TUSCALOOSA, Ala., May 27 - If it is too hot to paint here on the verge of what promises to be a classic global warming summer of heat waves, droughts and forest fires, imagine how it must feel in the deserts of Iraq trying to fight an unpopular, unwinnable war.

And think of how hot it must feel in Washington, D.C. for those trying to find a way out of the war and get Americans to pay attention to the news on global warming and stop driving gas guzzling SUVs everywhere they go.

A recent study showed that only when gas prices reach $4.48 a gallon will a change take place in the U.S. car culture.

Unfortunately, the vast majority of Americans do not pay much attention to politicians or the media.

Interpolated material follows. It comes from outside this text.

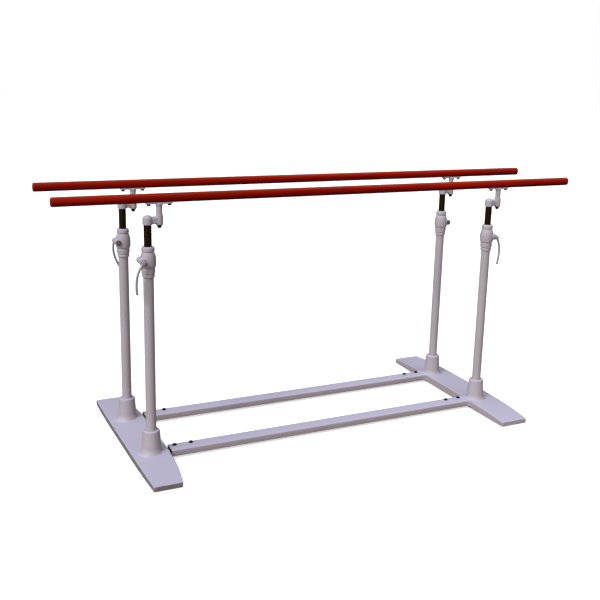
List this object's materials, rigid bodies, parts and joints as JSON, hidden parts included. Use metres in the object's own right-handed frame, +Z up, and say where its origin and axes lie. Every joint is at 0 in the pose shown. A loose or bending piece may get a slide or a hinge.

And you almost can’t blame them, considering the double-sided bullshit that passes for knowledgeable information pumped out by PR men everyday.

Rather than paying attention to serious news, many Americans do seem to pay attention to TV shows like “Family Guy” on Fox, a show that makes fun of their nuclear family lives.

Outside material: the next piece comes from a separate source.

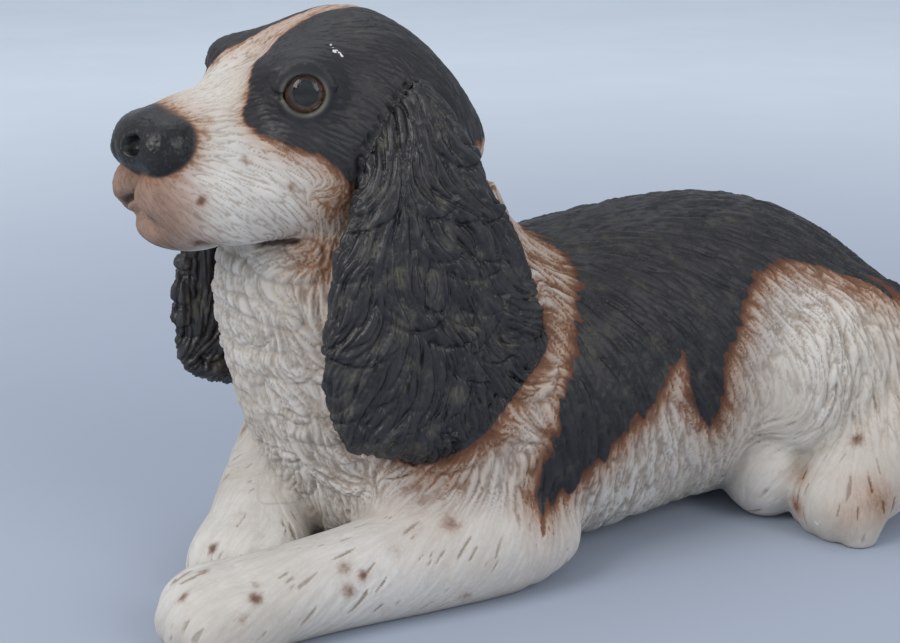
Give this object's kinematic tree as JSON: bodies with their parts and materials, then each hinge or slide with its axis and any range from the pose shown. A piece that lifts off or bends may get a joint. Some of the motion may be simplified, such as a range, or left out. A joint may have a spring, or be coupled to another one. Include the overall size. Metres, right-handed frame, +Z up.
{
  "type": "dog figurine",
  "caption": "Lying spaniel figurine with raised head and long ears: hollow ceramic trunk and head, luted-on ears, legs and tail, and inset glass eyes.",
  "frame": {"origin": "on the surface that the dog lies on, under the middle of its whole outline", "axes": "+Z up, -Y the way that the dog looks, +X its left side"},
  "size_m": [0.1708, 0.4304, 0.2118],
  "materials": {
    "cream_painted_ceramic": "matte cold-painted cream white over textured bisque, with brown airbrushed edges and freckles",
    "black_painted_ceramic": "satin charcoal black paint over textured bisque, worn paler on the ridges",
    "eye_glass": "clear polished glass cabochon",
    "iris_enamel": "dark brown enamel",
    "pupil_enamel": "black enamel"
  },
  "bodies": {
    "root": {"trunk_casting": "cream_painted_ceramic", "rump_casting": "cream_painted_ceramic", "head_casting": "cream_painted_ceramic", "left_foreleg": "cream_painted_ceramic", "right_foreleg": "cream_painted_ceramic", "left_hind_leg": "cream_painted_ceramic", "right_hind_paw": "cream_painted_ceramic", "left_ear": "black_painted_ceramic", "right_ear": "black_painted_ceramic", "tail": "black_painted_ceramic", "left_eye_glass": "eye_glass", "left_eye_iris": "iris_enamel", "left_eye_pupil": "pupil_enamel", "right_eye_glass": "eye_glass", "right_eye_iris": "iris_enamel", "right_eye_pupil": "pupil_enamel"}
  },
  "joints": []
}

“Family Guy” is an Emmy award winning animated television series about a family in the suburbs of Quahog, Rhode Island, created by Seth MacFarlane in 1999.

It holds the distinction of being the first cancelled show to be resurrected based on DVD sales in 2005 after it was canceled in 2002.

Most episode titles of the show are parodies of movies, popular slogans and television shows, and for the first half of the first season, the writers tried to work the words “murder” or “death” into the title of every episode to make the titles resemble those of old-fashioned radio mystery shows. They quit when it became too hard to keep up with the limited range of titles.

TV critics panned the show, and for good reasons, Not the usual family-values based reasons of too much gratuitous violence, sex or profanity.

Entertainment Weekly seems to have an ongoing war with the show, leading to an episode in which the main character and dysfunctional dad Peter wiped his ass with a copy of the magazine when he ran out of toilet paper.

In another recent episode, a big, fat woman flirts with Peter at a party and says, I kid you not, “Do you like my ass? Would you eat cake off my ass?”

We know President George W. Bush doesn’t watch TV news, but if he had time to watch TV at all, I bet he would laugh at that joke and maybe think to himself or tell Condi, “Hey, that’s a great line. Think I’ll use it. Let them eat cake off my ass. Ha. Ha.”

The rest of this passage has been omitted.